**Collected material:**
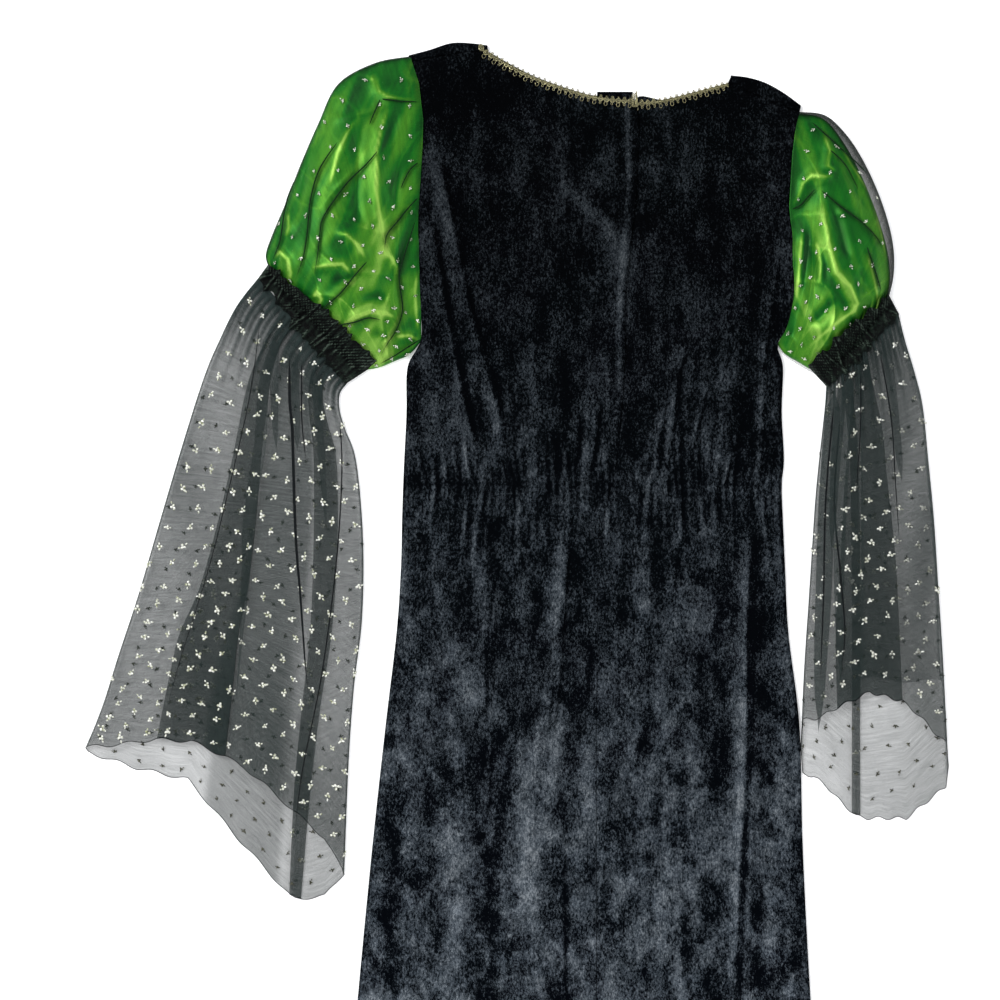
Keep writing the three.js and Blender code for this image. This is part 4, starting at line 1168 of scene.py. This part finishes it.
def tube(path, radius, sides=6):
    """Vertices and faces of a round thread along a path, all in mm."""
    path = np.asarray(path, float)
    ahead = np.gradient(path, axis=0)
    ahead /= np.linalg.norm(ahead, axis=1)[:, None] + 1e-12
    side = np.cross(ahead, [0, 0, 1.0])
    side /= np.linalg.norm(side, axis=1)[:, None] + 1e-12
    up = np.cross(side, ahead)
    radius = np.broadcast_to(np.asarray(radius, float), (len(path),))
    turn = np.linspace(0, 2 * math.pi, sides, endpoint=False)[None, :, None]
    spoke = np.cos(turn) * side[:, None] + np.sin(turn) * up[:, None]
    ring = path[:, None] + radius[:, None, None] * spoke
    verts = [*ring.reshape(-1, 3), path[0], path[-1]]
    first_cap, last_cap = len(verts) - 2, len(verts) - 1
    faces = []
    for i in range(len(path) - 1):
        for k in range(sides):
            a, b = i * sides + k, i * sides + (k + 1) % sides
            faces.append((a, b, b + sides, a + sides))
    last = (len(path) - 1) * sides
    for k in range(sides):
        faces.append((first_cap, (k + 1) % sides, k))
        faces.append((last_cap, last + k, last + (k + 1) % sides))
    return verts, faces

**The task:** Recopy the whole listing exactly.

**Written answer:**
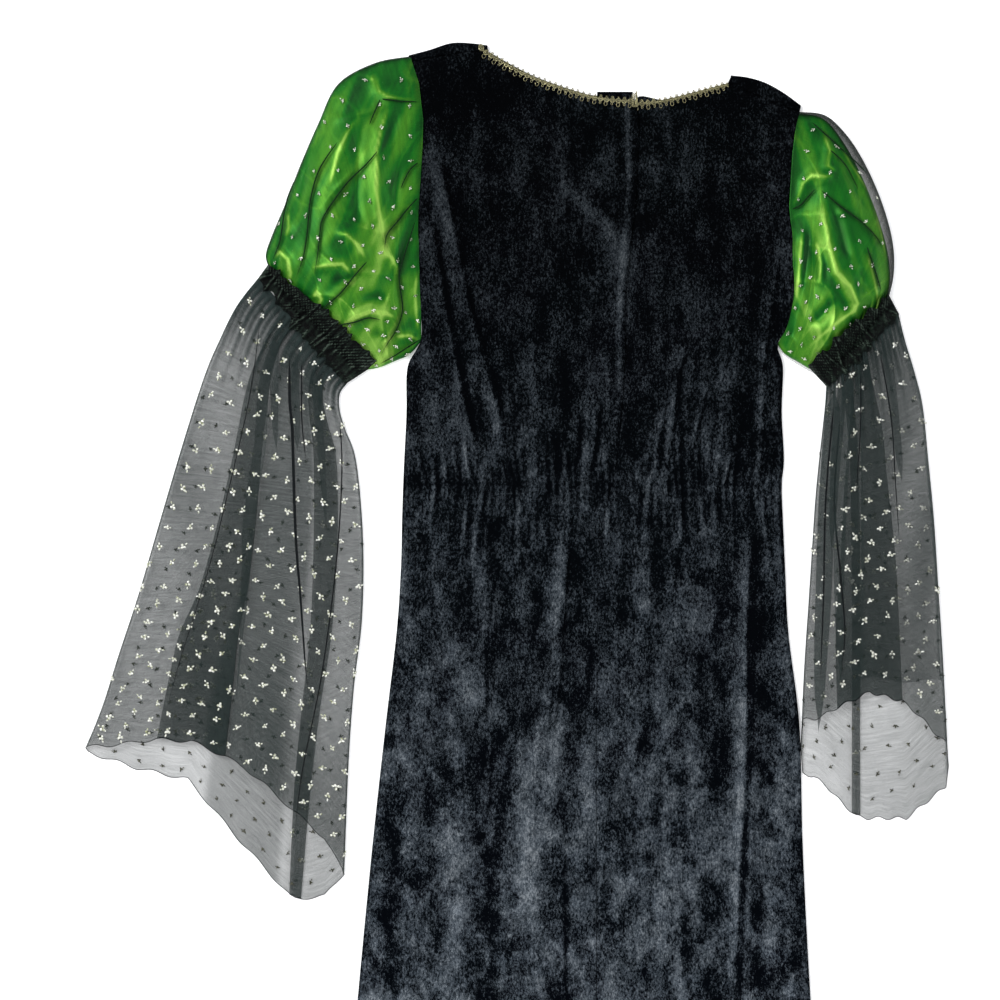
Keep writing the three.js and Blender code for this image. This is part 4, starting at line 1168 of scene.py. This part finishes it.
def tube(path, radius, sides=6):
    """Vertices and faces of a round thread along a path, all in mm."""
    path = np.asarray(path, float)
    ahead = np.gradient(path, axis=0)
    ahead /= np.linalg.norm(ahead, axis=1)[:, None] + 1e-12
    side = np.cross(ahead, [0, 0, 1.0])
    side /= np.linalg.norm(side, axis=1)[:, None] + 1e-12
    up = np.cross(side, ahead)
    radius = np.broadcast_to(np.asarray(radius, float), (len(path),))
    turn = np.linspace(0, 2 * math.pi, sides, endpoint=False)[None, :, None]
    spoke = np.cos(turn) * side[:, None] + np.sin(turn) * up[:, None]
    ring = path[:, None] + radius[:, None, None] * spoke
    verts = [*ring.reshape(-1, 3), path[0], path[-1]]
    first_cap, last_cap = len(verts) - 2, len(verts) - 1
    faces = []
    for i in range(len(path) - 1):
        for k in range(sides):
            a, b = i * sides + k, i * sides + (k + 1) % sides
            faces.append((a, b, b + sides, a + sides))
    last = (len(path) - 1) * sides
    for k in range(sides):
        faces.append((first_cap, (k + 1) % sides, k))
        faces.append((last_cap, last + k, last + (k + 1) % sides))
    return verts, faces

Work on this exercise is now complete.